5.2 Simulation results and analysis

The sample size, attributes and class number of the first group of data sets are as shown in Table 2.

Table 2 Artificial selection data set

The sample size, attributes, class number, the number of each class samples, and imbalanced ratio of second group are as shown in Table 3.

Table 3 Real data sets

The control groups of experiment are the imbalanced data classification Lagrangian dual weighted support vector machine algorithm proposed by Shao et al. in document [10] and normal structure projection double support vector machine algorithm of imbalanced data classification proposed by Peng et al. in document [11]. In experimental process, Matlab7.1 is used to the programming simulation, and the iteration number is 100 times. All the algorithms perform the simulation by using the same data set and working in PC machine Window platform. In Table 4, there is the algorithm overall classification accuracy, sensitivity value, F-measure value and value of G-mean after simulation.

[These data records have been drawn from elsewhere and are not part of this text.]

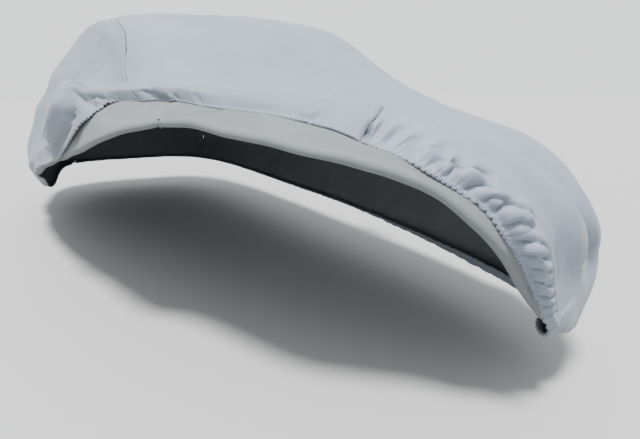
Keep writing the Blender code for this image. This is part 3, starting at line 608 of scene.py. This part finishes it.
# %% Gathers
GATHER_COLUMNS = ("around", "depth", "reach", "spacing")
GATHERS = (
    (-3.00, 0.012, 0.16, 0.070),
    (-2.00, 0.012, 0.16, 0.070),
    (-1.75, 0.008, 0.10, 0.050),
    (-1.50, 0.005, 0.08, 0.045),
    (-1.25, 0.006, 0.08, 0.045),
    (-1.10, 0.005, 0.07, 0.042),
    (-1.00, 0.005, 0.07, 0.040),
    (-0.60, 0.005, 0.07, 0.040),
    (-0.36, 0.007, 0.09, 0.044),
    (-0.20, 0.005, 0.09, 0.042),
    (0.00, 0.005, 0.09, 0.040),
    (0.30, 0.006, 0.08, 0.038),
    (0.50, 0.010, 0.12, 0.050),
    (0.80, 0.011, 0.16, 0.065),
    (1.10, 0.012, 0.16, 0.070),
    (3.00, 0.012, 0.16, 0.070),
)
GATHER_AT = {name: column_of(GATHERS, GATHER_COLUMNS, name) for name in GATHER_COLUMNS}
hem_middles = 0.5 * (HEM_PLACES[1:] + HEM_PLACES[:-1])
hem_spacing = np.interp(hem_middles, GATHER_AT["around"], GATHER_AT["spacing"])
GATHER_TURNS = np.concatenate([[0.0], np.cumsum(hem_steps / hem_spacing)])
SMALL_PER_BIG = 2.3
SMALL_RISE, SMALL_REACH = 0.0052, 0.032
EDGE_DRAW, DRAW_REACH = 0.0034, 0.010


def pleats(turns, keen):
    """Rounded puffs with narrow pleats between them, 0 to 1, one for each turn."""
    return np.abs(np.sin(math.pi * turns)) ** keen


def gather_height(places, climb):
    """Height and in-plane draw of the gathers at the columns' places and the climb from the hem."""
    run = hem_run(places)
    turns = np.interp(places, HEM_PLACES, GATHER_TURNS)
    turns = turns + 0.34 * np.sin(run / 0.083) + 0.22 * np.sin(run / 0.037 + 1.3)
    depth = np.interp(places, GATHER_AT["around"], GATHER_AT["depth"])
    reach = np.interp(places, GATHER_AT["around"], GATHER_AT["reach"])
    uneven = 0.72 + 0.28 * np.sin(run / 0.061 + 0.7) * np.sin(run / 0.149)
    far = climb / (reach * (0.85 + 0.35 * np.sin(run / 0.101 + 2.0)))
    swell = ease(climb / 0.035) * (1.0 - ease((far - 0.25) / 0.75))
    lean = turns + 3.15 * climb * np.sin(run / 0.31)
    big = depth * uneven * swell * (pleats(lean, 0.55) - 0.25)
    fine = 0.65 + 0.35 * np.sin(run / 0.047 + 0.5)
    small_turns = turns * SMALL_PER_BIG
    small = SMALL_RISE * fine * (pleats(small_turns + 0.2, 0.6) - 0.3)
    small = small * np.exp(-((climb / SMALL_REACH) ** 2))
    draw = EDGE_DRAW * np.sin(2.0 * math.pi * small_turns) * np.exp(-((climb / DRAW_REACH) ** 2))
    return big + small, draw


# %% Slack in the cloth
# rise, length and phase of each wave, the shorter ones lower
SLACK_WAVES = tuple(((0.0018 + 0.0005 * (k % 3)) * 0.70**k, 0.42 / (1.0 + 0.42 * k), 2.4 * k)
                    for k in range(9))


def slack_height(points):
    """Soft unevenness of the slack cloth, from a few long waves in different directions."""
    height = np.zeros(points.shape[:-1])
    for k, (rise, length, phase) in enumerate(SLACK_WAVES):
        way = np.array([math.cos(1.9 * k + 0.4), math.sin(1.9 * k + 0.4), 0.8 * math.cos(2.7 * k)])
        bent = points @ np.roll(way, 1) * 2.0
        height += rise * np.sin(2.0 * math.pi * (points @ way) / length + phase
                                + 0.8 * np.sin(bent / length + k))
    return height


# %% [markdown]
# ## Making a panel
# The grid is measured first: its normals, the length climbed from the hem and the distance from
# each seam. Heights are added along the normals, the hem is rolled under into its elastic casing,
# and the faces are made row by row. The distances stay on the mesh as attributes, because the
# stitching in the cloth's material follows them.

# %% Grid measures
def grid_normals(points):
    """Unit normals of a grid of points, rows by columns."""
    down = np.gradient(points, axis=0)
    across = np.gradient(points, axis=1)
    normal = np.cross(across, down)
    length = np.linalg.norm(normal, axis=-1, keepdims=True)
    return normal / np.maximum(length, 1e-12)


def climbed(points):
    """Length from the hem to each row along its column."""
    step = np.linalg.norm(np.diff(points, axis=0), axis=-1)
    return np.concatenate([np.zeros((1, points.shape[1])), np.cumsum(step, axis=0)])


def seam_pucker(gap, run):
    """A seam pulls a narrow groove with a soft welt and small puckers on each side."""
    seam_groove_and_painted_shade = -0.0042 * np.exp(-((gap / 0.0050) ** 2))
    welt = 0.0034 * np.exp(-(((gap - 0.014) / 0.007) ** 2))
    ripple = 0.0016 * np.sin(run / 0.0052 + 1.7 * np.sin(run / 0.043))
    ripple = ripple * np.exp(-((gap / 0.022) ** 2))
    return seam_groove_and_painted_shade + welt + ripple * ease(gap / 0.004)


CASING_RADIUS, CASING_TURN_UNDER = 0.0042, 0.014


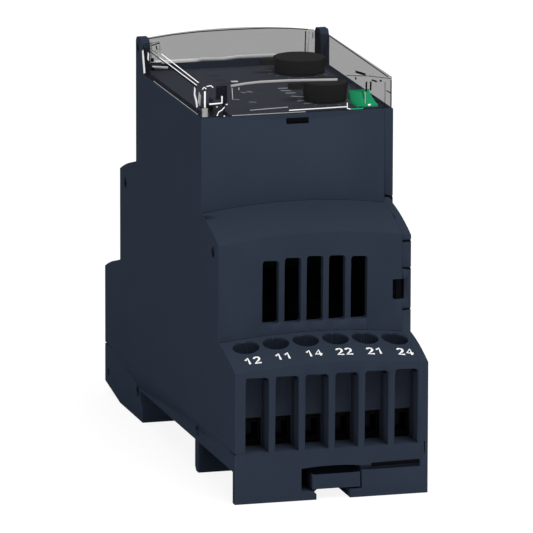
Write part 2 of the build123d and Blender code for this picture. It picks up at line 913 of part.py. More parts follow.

Table 4 The comparison after algorithm simulation

As can be seen from the graph, whether artificial selection data set and a real data set, the overall classification accuracy \({P_z}\) of the proposed algorithm is higher than the algorithm of Refs. [10, 11]. It can be seen from formula (15), When value \({P_D}\) is stay unchanged, value \(F\) will be grow by the increase of value \({P_{Se}}\), and when value \({P_{Se}}\) is stay unchained, the bigger value \({P_D}\), the bigger value \(F\). As can be seen from formula (17) the bigger value \({P_D}\), the smaller value \({{\text{M}}_n}\) will be, and the lower prediction accuracy on minority class. Look at the results in Table 4, value \({P_{Se}}\) of this algorithm is higher than the reference [10, 11], indicating that value \({P_D}\) of this algorithm is smaller than literature [10, 11], and value \({{\text{M}}_n}\) is higher, the prediction accuracy of the minority class is higher than the method proposed in reference [10, 11]. The greater G-mean value is represented the better comprehensive performance of the algorithm in the majority and minority class classification. So from the comparison of the value in Table 4 we could verify the performance advantages of algorithm plays on the data sample classification.

Figure 3 shows the change in algorithm classification accuracy of the KE-SVM algorithm proposed in this paper and other two kinds of algorithms with the running time. As can be seen from the graph, the classification accuracy will be gradually promoted in the operation process and then reach a stable value, this is because the vector machine requires a certain amount of time in training data samples, with the growing of iterations of algorithm, the classification accuracy will be improved. From the distribution curve in the figure, the proposed KE-SVM algorithm takes less time in achieving a stable classification accuracy, that it has a faster convergence in classification of data samples.

Fig. 3
figure 3

The change in algorithm classification accuracy over time

6 Conclusions

In this article, we propose a vector machine kernel extensions support imbalanced data classification algorithm by the study of imbalanced data classification problem. In this algorithm, maximum margin classification of SVM mode is regarded as the prototype to obtain the approximate hyperplane, and then put forward a expansion transformation kernel function, calculating its parameters by using Chi square test and weight coefficient, finally using new vector machine (SVM) model to carry on the training of data samples. In the experiment, we evaluate the performance of imbalanced classification algorithm by overall classification accuracy, F-measure method and G-mean method. From the experimental contrast it can be seen that the algorithm has played out the better data classification performance.